EXERCISE DETAILS → Look through the data below. Pick out the lines holding the string "object".

INFORMATION SUPPLIED →
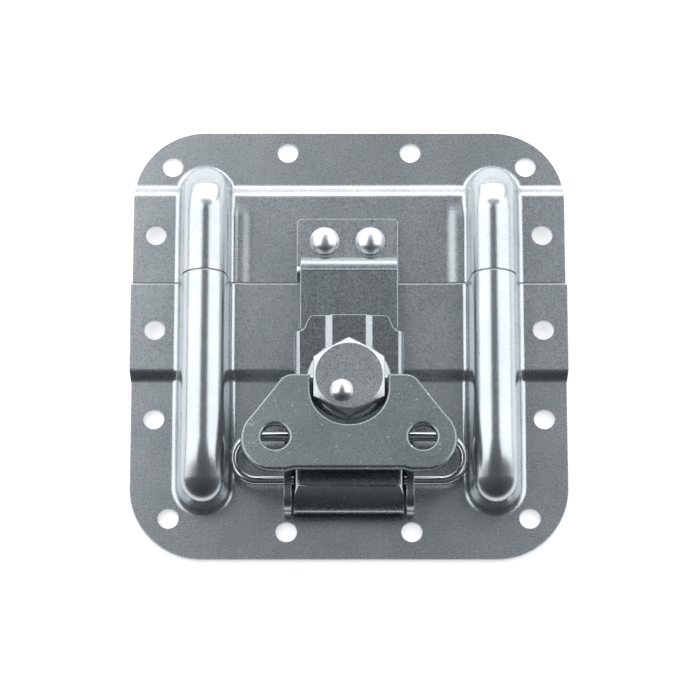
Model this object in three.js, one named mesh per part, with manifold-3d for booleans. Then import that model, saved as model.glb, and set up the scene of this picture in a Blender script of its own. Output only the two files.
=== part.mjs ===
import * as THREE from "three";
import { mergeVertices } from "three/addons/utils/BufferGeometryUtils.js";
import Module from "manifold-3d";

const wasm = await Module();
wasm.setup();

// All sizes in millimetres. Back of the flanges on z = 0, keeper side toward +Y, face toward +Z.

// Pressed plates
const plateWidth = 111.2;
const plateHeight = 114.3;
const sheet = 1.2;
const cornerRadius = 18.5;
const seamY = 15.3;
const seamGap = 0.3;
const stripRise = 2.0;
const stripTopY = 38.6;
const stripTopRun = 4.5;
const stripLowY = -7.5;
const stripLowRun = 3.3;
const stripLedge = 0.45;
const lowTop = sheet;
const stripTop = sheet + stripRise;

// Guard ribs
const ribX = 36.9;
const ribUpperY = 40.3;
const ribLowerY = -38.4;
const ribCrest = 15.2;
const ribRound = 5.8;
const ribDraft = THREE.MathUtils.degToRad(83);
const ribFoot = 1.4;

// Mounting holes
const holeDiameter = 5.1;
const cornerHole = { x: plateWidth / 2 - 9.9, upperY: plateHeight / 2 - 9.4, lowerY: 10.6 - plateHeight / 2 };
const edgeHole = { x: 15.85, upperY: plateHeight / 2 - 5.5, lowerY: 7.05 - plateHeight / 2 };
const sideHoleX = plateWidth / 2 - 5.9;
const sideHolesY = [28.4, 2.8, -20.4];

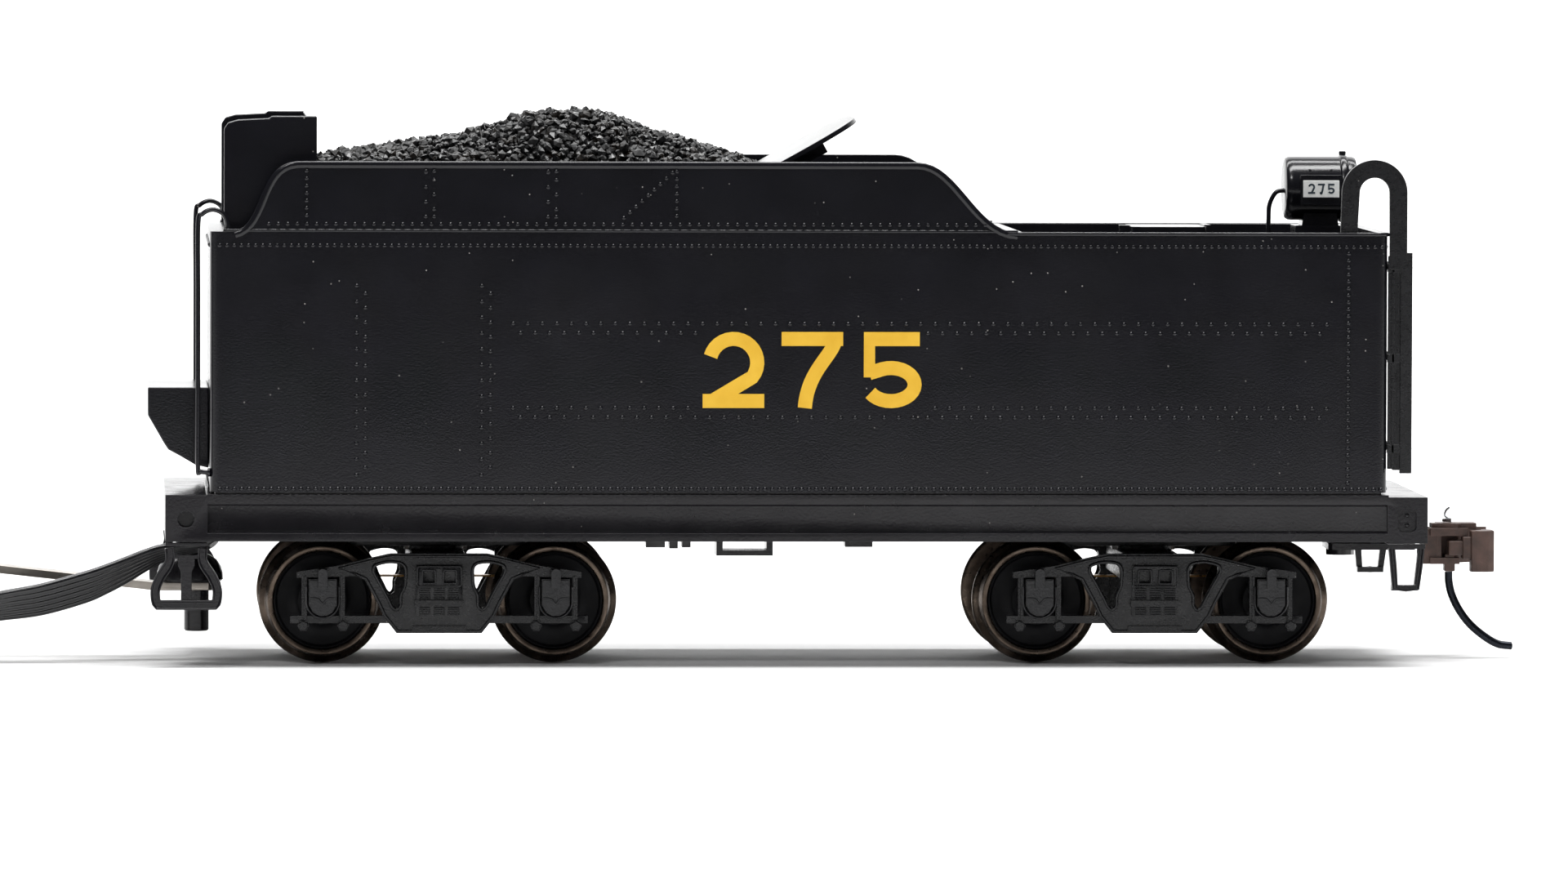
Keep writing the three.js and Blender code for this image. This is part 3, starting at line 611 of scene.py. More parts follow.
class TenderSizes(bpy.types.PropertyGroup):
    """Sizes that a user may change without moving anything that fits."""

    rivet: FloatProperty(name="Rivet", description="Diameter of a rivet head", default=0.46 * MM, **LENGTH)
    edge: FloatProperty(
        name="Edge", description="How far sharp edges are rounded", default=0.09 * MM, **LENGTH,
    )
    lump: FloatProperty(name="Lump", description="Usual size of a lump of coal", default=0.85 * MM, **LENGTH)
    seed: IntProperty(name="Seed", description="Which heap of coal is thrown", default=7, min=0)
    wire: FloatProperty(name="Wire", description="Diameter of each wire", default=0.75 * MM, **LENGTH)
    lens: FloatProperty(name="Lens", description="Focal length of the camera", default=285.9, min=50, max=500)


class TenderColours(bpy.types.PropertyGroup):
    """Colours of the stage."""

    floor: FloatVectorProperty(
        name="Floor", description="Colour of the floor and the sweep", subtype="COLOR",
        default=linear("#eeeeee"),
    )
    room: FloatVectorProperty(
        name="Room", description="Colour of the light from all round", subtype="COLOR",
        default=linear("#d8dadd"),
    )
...
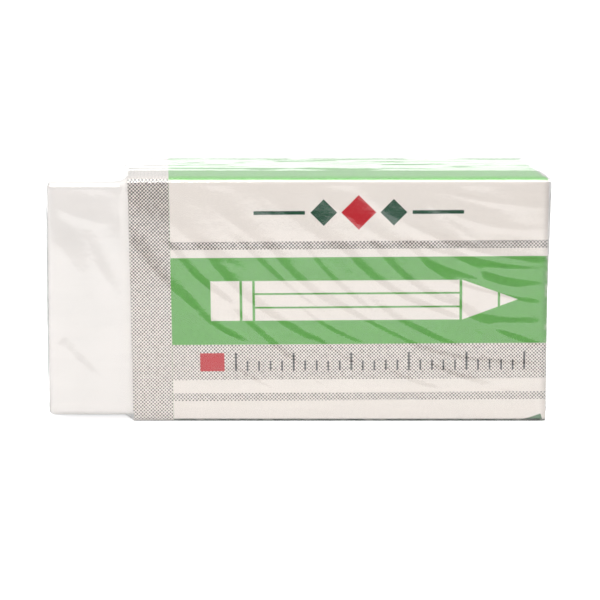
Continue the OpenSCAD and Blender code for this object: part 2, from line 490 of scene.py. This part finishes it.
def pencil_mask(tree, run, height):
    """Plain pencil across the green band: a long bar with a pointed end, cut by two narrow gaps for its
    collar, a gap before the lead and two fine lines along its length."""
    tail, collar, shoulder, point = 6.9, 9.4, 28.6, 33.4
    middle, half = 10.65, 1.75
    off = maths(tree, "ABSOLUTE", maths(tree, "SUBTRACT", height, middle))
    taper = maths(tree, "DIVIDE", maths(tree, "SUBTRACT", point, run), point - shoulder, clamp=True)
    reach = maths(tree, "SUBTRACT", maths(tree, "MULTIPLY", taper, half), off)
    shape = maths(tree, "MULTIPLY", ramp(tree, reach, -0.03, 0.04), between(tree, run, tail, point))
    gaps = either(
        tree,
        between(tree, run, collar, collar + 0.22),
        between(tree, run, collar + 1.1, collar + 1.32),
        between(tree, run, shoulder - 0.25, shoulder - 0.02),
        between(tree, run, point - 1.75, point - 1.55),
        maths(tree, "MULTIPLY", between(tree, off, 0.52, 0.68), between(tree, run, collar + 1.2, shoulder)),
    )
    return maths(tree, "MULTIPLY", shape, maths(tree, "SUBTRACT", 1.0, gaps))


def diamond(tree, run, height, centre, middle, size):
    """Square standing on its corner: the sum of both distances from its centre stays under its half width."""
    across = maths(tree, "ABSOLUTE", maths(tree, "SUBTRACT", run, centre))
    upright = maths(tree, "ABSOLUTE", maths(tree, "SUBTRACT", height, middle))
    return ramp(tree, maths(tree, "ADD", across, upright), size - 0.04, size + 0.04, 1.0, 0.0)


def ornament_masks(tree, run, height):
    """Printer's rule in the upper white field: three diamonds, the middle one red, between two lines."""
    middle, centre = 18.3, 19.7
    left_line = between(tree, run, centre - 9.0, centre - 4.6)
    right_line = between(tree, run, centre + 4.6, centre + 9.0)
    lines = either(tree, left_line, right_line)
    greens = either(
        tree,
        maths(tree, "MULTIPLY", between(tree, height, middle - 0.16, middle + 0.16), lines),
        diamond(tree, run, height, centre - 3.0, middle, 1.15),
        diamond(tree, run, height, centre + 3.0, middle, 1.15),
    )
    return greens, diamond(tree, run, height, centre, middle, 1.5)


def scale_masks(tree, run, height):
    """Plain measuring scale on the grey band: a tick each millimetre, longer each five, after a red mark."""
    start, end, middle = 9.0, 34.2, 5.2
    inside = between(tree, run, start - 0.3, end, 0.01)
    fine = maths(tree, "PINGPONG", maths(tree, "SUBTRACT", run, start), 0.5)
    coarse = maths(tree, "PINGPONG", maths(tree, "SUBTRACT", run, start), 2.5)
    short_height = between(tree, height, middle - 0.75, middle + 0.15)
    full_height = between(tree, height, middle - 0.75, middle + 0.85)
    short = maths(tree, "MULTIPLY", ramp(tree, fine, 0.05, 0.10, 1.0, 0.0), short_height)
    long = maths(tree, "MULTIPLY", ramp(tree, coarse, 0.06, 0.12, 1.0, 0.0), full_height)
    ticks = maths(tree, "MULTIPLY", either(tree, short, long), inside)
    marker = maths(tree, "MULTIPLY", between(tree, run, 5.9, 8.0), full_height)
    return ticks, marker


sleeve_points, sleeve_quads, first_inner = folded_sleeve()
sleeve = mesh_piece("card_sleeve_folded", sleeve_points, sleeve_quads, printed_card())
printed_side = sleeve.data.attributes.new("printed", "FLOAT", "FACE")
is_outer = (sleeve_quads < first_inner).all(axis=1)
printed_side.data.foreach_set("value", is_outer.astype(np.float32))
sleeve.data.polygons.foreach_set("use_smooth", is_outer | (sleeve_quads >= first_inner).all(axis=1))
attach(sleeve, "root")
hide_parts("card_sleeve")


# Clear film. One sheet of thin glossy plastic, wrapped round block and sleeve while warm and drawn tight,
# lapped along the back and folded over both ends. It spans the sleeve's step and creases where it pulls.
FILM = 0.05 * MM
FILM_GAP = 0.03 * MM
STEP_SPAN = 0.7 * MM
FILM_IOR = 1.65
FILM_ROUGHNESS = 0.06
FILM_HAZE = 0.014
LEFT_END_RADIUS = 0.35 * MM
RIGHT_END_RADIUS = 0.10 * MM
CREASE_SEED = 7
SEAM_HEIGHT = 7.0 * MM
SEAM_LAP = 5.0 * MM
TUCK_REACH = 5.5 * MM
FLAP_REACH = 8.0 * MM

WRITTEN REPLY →
Model this object in three.js, one named mesh per part, with manifold-3d for booleans. Then import that model, saved as model.glb, and set up the scene of this picture in a Blender script of its own. Output only the two files.
Continue the OpenSCAD and Blender code for this object: part 2, from line 490 of scene.py. This part finishes it.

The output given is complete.